The myth of hollowing out

August 03rd, 2011

The term “hollowing out” has gained currency in the past few years. The proponents of the hollowing out “crisis” have created a nearly universal belief that corporate Canada is being eviscerated by the foreign takeover of our corporations and the export of their head office functions with a loss of our autonomy. As a result, they claim, we are heading toward an economy of branch offices, which is one of the depressing future results of foreign control. For them, the only question now on the table is what our government should do to slow this ownership exodus.

To be sure, some significant Canadian firms have recently been taken over by foreign firms – Inco, Falconbridge, Zenon Environmental – to name a few. But do these visible changes really signal a hollowing out of our corporate infrastructure? Or are they just getting noticed more now, just like the attention paid to large scale layoffs, even though these are being more than offset by the unannounced, unpublicized creation of new jobs?

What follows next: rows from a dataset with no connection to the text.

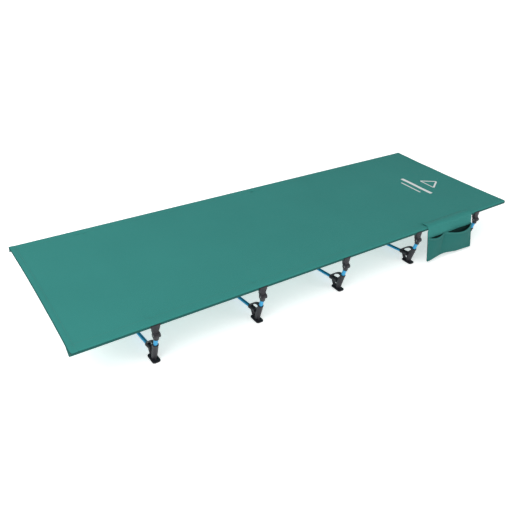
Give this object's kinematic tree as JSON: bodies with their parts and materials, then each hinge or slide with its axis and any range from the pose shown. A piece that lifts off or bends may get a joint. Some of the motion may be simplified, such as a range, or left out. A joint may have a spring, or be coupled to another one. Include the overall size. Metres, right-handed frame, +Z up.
{
  "type": "folding cot",
  "caption": "Low folding camp cot: a stretched cloth bed on two side poles, held close to the ground by bow legs with clips, with a side pocket.",
  "frame": {"origin": "centre of the bottom of the whole cot's box, on the floor; the pocket puts the bed's own centre line 11 mm towards +Y", "axes": "+X along the bed towards the head end, +Y across it away from the pocket, +Z up"},
  "size_m": [1.904, 0.6775, 0.1551],
  "materials": {
    "green_cloth": "matte",
    "blue_tube": "satin",
    "black_tube": "satin",
    "black_plastic": "satin"
  },
  "bodies": {
    "bed": {"bed_sheet": "green_cloth", "pocket_flap": "green_cloth"},
    "pocket": {"pocket_pouch": "green_cloth"},
    "side_pole_near": {"side_pole_near_1": "black_tube", "side_pole_near_2": "black_tube", "side_pole_near_3": "black_tube", "side_pole_near_4": "black_tube", "side_pole_near_5": "black_tube", "pole_plug_near": "black_plastic"},
    "side_pole_far": {"side_pole_far_1": "black_tube", "side_pole_far_2": "black_tube", "side_pole_far_3": "black_tube", "side_pole_far_4": "black_tube", "side_pole_far_5": "black_tube", "pole_plug_far": "black_plastic"},
    "leg_1": {"cross_rod_1": "blue_tube", "foot_near_1": "black_plastic", "upright_near_1": "blue_tube", "clip_head_near_1": "black_plastic", "foot_far_1": "black_plastic", "upright_far_1": "blue_tube", "clip_head_far_1": "black_plastic"},
    "jaw_near_1": {"clip_jaw_near_1": "black_plastic"},
    "jaw_far_1": {"clip_jaw_far_1": "black_plastic"},
    "leg_2": {"cross_rod_2": "blue_tube", "foot_near_2": "black_plastic", "upright_near_2": "blue_tube", "clip_head_near_2": "black_plastic", "foot_far_2": "black_plastic", "upright_far_2": "blue_tube", "clip_head_far_2": "black_plastic"},
    "jaw_near_2": {"clip_jaw_near_2": "black_plastic"},
    "jaw_far_2": {"clip_jaw_far_2": "black_plastic"},
    "leg_3": {"cross_rod_3": "blue_tube", "foot_near_3": "black_plastic", "upright_near_3": "blue_tube", "clip_head_near_3": "black_plastic", "foot_far_3": "black_plastic", "upright_far_3": "blue_tube", "clip_head_far_3": "black_plastic"},
    "jaw_near_3": {"clip_jaw_near_3": "black_plastic"},
    "jaw_far_3": {"clip_jaw_far_3": "black_plastic"},
    "leg_4": {"cross_rod_4": "blue_tube", "foot_near_4": "black_plastic", "upright_near_4": "blue_tube", "clip_head_near_4": "black_plastic", "foot_far_4": "black_plastic", "upright_far_4": "blue_tube", "clip_head_far_4": "black_plastic"},
    "jaw_near_4": {"clip_jaw_near_4": "black_plastic"},
    "jaw_far_4": {"clip_jaw_far_4": "black_plastic"},
    "leg_5": {"cross_rod_5": "blue_tube", "foot_near_5": "black_plastic", "upright_near_5": "blue_tube", "clip_head_near_5": "black_plastic", "foot_far_5": "black_plastic", "upright_far_5": "blue_tube", "clip_head_far_5": "black_plastic"},
    "jaw_near_5": {"clip_jaw_near_5": "black_plastic"},
    "jaw_far_5": {"clip_jaw_far_5": "black_plastic"}
  },
  "joints": [
    {"name": "pocket_swing", "type": "hinge", "parent": "bed", "child": "pocket", "pos_m": [0.587, -0.307, 0.1405], "axis": [-1, 0, 0], "range_deg": [0, 70]},
    {"name": "side_pole_near_slide", "type": "slide", "parent": "bed", "child": "side_pole_near", "axis": [1, 0, 0], "range_m": [0, 1.9]},
    {"name": "side_pole_far_slide", "type": "slide", "parent": "bed", "child": "side_pole_far", "axis": [1, 0, 0], "range_m": [0, 1.9]},
    {"name": "leg_1_unclip", "type": "slide", "parent": "bed", "child": "leg_1", "axis": [0, 0, 1], "range_m": [-0.03, 0]},
    {"name": "leg_2_unclip", "type": "slide", "parent": "bed", "child": "leg_2", "axis": [0, 0, 1], "range_m": [-0.03, 0]},
    {"name": "leg_3_unclip", "type": "slide", "parent": "bed", "child": "leg_3", "axis": [0, 0, 1], "range_m": [-0.03, 0]},
    {"name": "leg_4_unclip", "type": "slide", "parent": "bed", "child": "leg_4", "axis": [0, 0, 1], "range_m": [-0.03, 0]},
    {"name": "leg_5_unclip", "type": "slide", "parent": "bed", "child": "leg_5", "axis": [0, 0, 1], "range_m": [-0.03, 0]},
    {"name": "jaw_near_1_open", "type": "hinge", "parent": "leg_1", "child": "jaw_near_1", "pos_m": [-0.701, -0.3063, 0.1105], "axis": [1, 0, 0], "range_deg": [0, 65]},
    {"name": "jaw_far_1_open", "type": "hinge", "parent": "leg_1", "child": "jaw_far_1", "pos_m": [-0.701, 0.3283, 0.1105], "axis": [-1, 0, 0], "range_deg": [0, 65]},
    {"name": "jaw_near_2_open", "type": "hinge", "parent": "leg_2", "child": "jaw_near_2", "pos_m": [-0.324, -0.3063, 0.1105], "axis": [1, 0, 0], "range_deg": [0, 65]},
    {"name": "jaw_far_2_open", "type": "hinge", "parent": "leg_2", "child": "jaw_far_2", "pos_m": [-0.324, 0.3283, 0.1105], "axis": [-1, 0, 0], "range_deg": [0, 65]},
    {"name": "jaw_near_3_open", "type": "hinge", "parent": "leg_3", "child": "jaw_near_3", "pos_m": [0.036, -0.3063, 0.1105], "axis": [1, 0, 0], "range_deg": [0, 65]},
    {"name": "jaw_far_3_open", "type": "hinge", "parent": "leg_3", "child": "jaw_far_3", "pos_m": [0.036, 0.3283, 0.1105], "axis": [-1, 0, 0], "range_deg": [0, 65]},
    {"name": "jaw_near_4_open", "type": "hinge", "parent": "leg_4", "child": "jaw_near_4", "pos_m": [0.409, -0.3063, 0.1105], "axis": [1, 0, 0], "range_deg": [0, 65]},
    {"name": "jaw_far_4_open", "type": "hinge", "parent": "leg_4", "child": "jaw_far_4", "pos_m": [0.409, 0.3283, 0.1105], "axis": [-1, 0, 0], "range_deg": [0, 65]},
    {"name": "jaw_near_5_open", "type": "hinge", "parent": "leg_5", "child": "jaw_near_5", "pos_m": [0.761, -0.3063, 0.1105], "axis": [1, 0, 0], "range_deg": [0, 65]},
    {"name": "jaw_far_5_open", "type": "hinge", "parent": "leg_5", "child": "jaw_far_5", "pos_m": [0.761, 0.3283, 0.1105], "axis": [-1, 0, 0], "range_deg": [0, 65]}
  ]
}
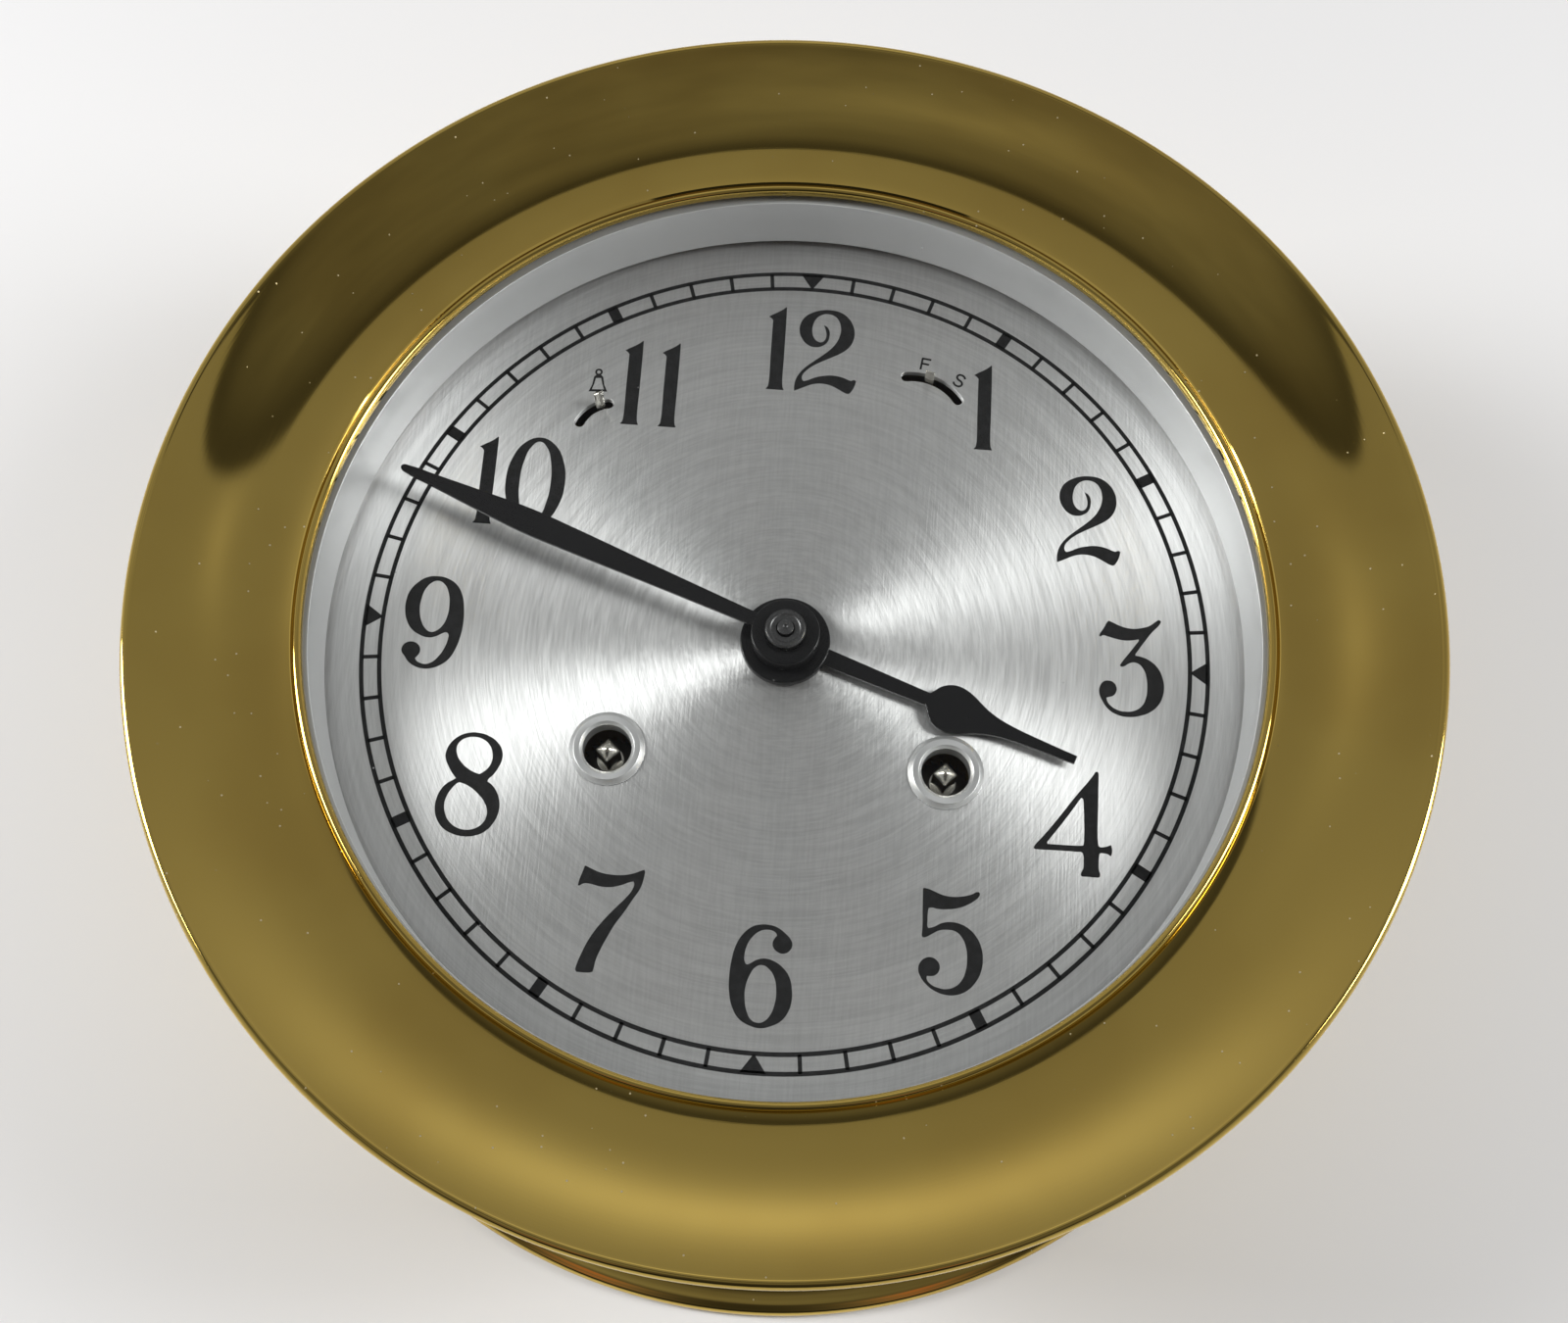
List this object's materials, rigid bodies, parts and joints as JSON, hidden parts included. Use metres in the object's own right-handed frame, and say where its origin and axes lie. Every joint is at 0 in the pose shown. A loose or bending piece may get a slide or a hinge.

In the Institute’s Working Paper 5, Strengthening structures, we identified companies that were Canada’s global leaders in 2003. We focused on the globally competitive companies, because the most critical firms to Canada’s long-term prosperity are those that compete successfully in the global arena. We defined a Canadian global leader as a Canadian-owned corporation ranked in the top five of its particular product or service category globally by sales revenue or assets. We started with the National Post FP500 and the Report on Business Top 1,000 Companies and identified those public and private companies with sales greater than $100 million that claimed top-five status in a market niche. To do this, we reviewed companies’ public filings and checked with company officials, where necessary.

In 2006 the Institute updated this list of global leaders. And to shed light on the hollowing out issue, we went back to 1985 to determine how many companies were global leaders back then, using the same criteria – except to lower the sales revenue hurdle to $50 million to account for inflation.

By our count, we had 33 global leaders in 1985 (Exhibit B). The list includes such firms as Hiram Walker, McCain’s, Northern Telecom, Canada Malting, Alcan, Inco, Abitibi-Price, Bombardier, and Laidlaw. The hollowing out thesis holds that we currently have markedly and worrisomely fewer such firms today because of foreign takeovers, such as those of 1985 leaders Falconbridge, Moore Corp, Seagram’s, and Hiram Walker.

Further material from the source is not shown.